EXERCISE: Go through the data below and gather each line containing "their".

[Start DATA LINES]

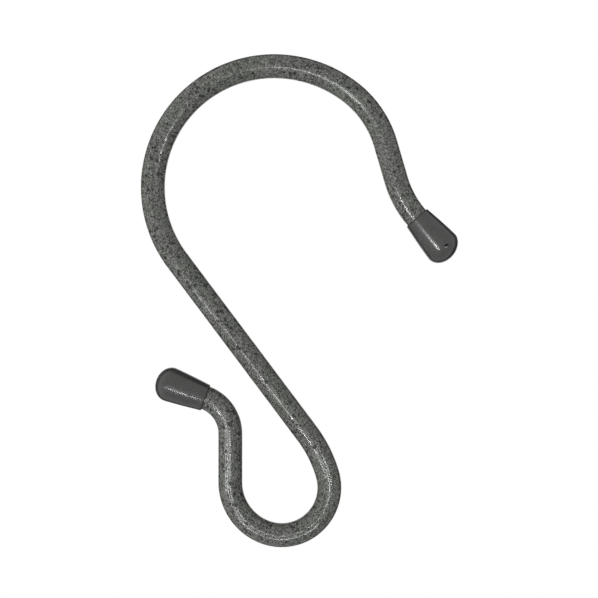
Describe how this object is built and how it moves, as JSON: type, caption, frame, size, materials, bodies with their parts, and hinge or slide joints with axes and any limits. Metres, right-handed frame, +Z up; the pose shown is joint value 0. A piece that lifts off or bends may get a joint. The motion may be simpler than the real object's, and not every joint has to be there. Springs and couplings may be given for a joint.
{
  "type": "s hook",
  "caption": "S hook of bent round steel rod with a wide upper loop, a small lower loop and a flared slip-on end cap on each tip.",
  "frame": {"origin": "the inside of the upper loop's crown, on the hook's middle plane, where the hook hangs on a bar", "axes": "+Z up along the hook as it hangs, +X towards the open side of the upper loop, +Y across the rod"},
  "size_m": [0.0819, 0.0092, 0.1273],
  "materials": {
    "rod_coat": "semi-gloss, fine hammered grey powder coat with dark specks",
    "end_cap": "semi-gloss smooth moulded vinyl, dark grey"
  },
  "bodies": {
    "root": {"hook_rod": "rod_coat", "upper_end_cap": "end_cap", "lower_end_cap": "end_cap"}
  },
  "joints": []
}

[End DATA LINES]
[Start DATA LINES]

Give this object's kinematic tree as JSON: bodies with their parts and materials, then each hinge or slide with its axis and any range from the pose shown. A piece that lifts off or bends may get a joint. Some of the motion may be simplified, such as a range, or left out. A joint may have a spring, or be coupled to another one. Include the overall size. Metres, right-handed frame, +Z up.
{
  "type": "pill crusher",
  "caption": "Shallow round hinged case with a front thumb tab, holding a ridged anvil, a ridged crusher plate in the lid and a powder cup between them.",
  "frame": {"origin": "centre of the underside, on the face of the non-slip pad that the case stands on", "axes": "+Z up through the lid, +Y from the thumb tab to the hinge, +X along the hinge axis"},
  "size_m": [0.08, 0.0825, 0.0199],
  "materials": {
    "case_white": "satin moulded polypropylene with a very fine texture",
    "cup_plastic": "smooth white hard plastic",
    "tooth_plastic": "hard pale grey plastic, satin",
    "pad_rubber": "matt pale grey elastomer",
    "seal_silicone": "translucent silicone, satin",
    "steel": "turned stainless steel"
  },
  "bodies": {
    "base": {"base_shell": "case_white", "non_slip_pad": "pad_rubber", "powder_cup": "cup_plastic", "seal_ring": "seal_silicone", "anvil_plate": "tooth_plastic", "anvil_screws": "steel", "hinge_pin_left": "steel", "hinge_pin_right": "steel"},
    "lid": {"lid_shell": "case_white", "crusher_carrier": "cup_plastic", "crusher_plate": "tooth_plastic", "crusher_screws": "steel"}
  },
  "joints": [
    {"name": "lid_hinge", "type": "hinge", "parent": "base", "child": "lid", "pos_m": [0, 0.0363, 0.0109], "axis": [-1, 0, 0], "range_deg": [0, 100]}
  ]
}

[End DATA LINES]
[Start DATA LINES]

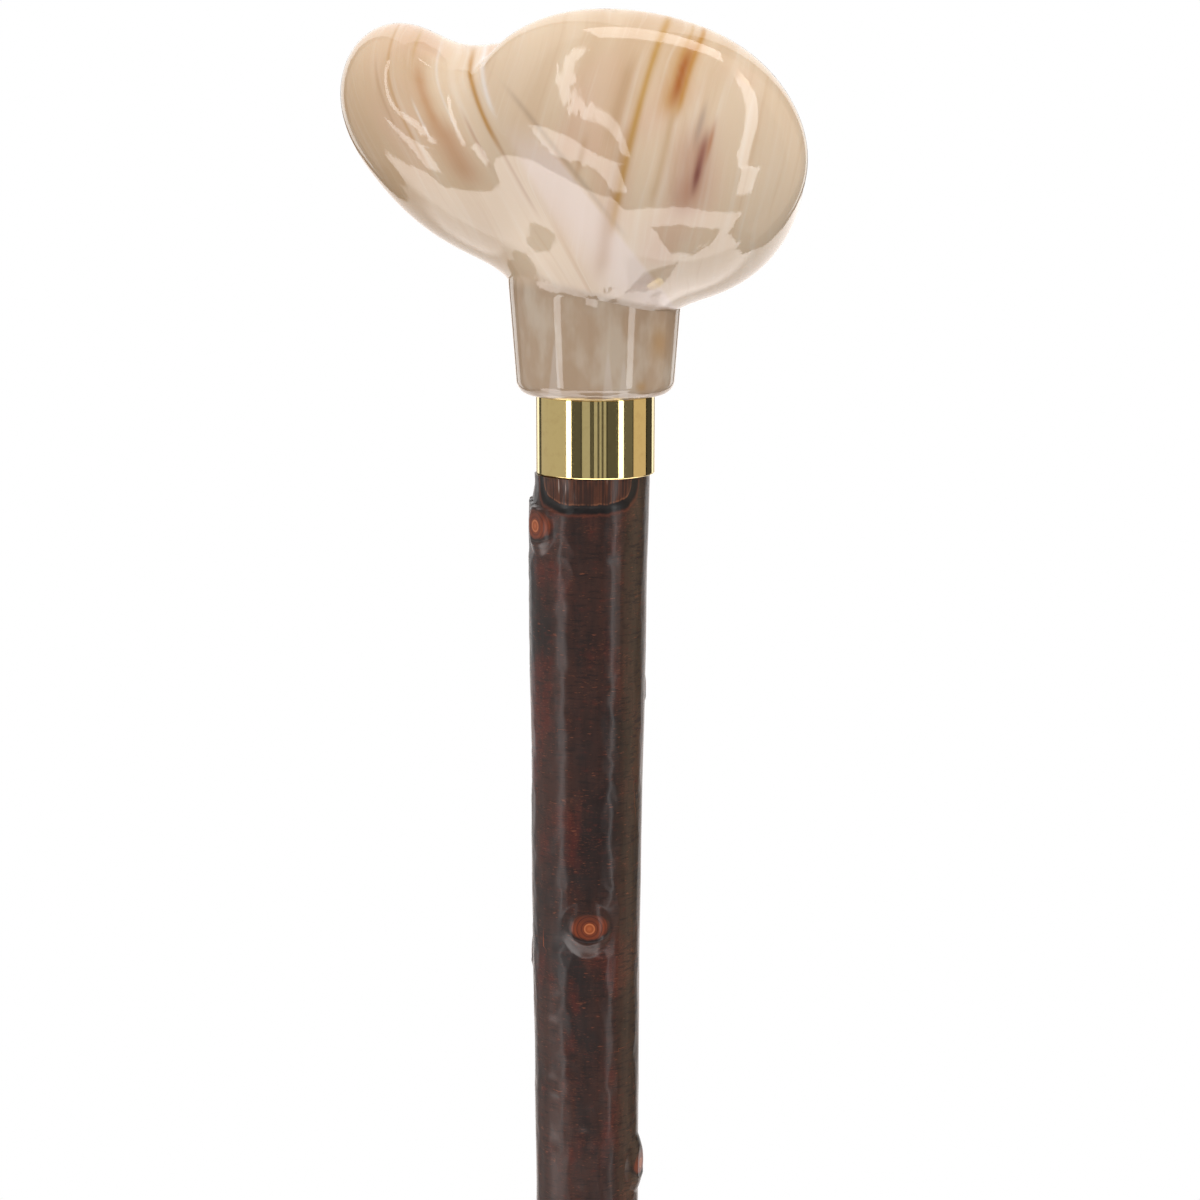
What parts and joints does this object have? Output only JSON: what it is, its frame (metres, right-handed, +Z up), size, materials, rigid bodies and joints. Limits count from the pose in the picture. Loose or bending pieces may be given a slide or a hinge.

[End DATA LINES]

RESPONSE TO THIS TASK:
Describe how this object is built and how it moves, as JSON: type, caption, frame, size, materials, bodies with their parts, and hinge or slide joints with axes and any limits. Metres, right-handed frame, +Z up; the pose shown is joint value 0. A piece that lifts off or bends may get a joint. The motion may be simpler than the real object's, and not every joint has to be there. Springs and couplings may be given for a joint.
Give this object's kinematic tree as JSON: bodies with their parts and materials, then each hinge or slide with its axis and any range from the pose shown. A piece that lifts off or bends may get a joint. Some of the motion may be simplified, such as a range, or left out. A joint may have a spring, or be coupled to another one. Include the overall size. Metres, right-handed frame, +Z up.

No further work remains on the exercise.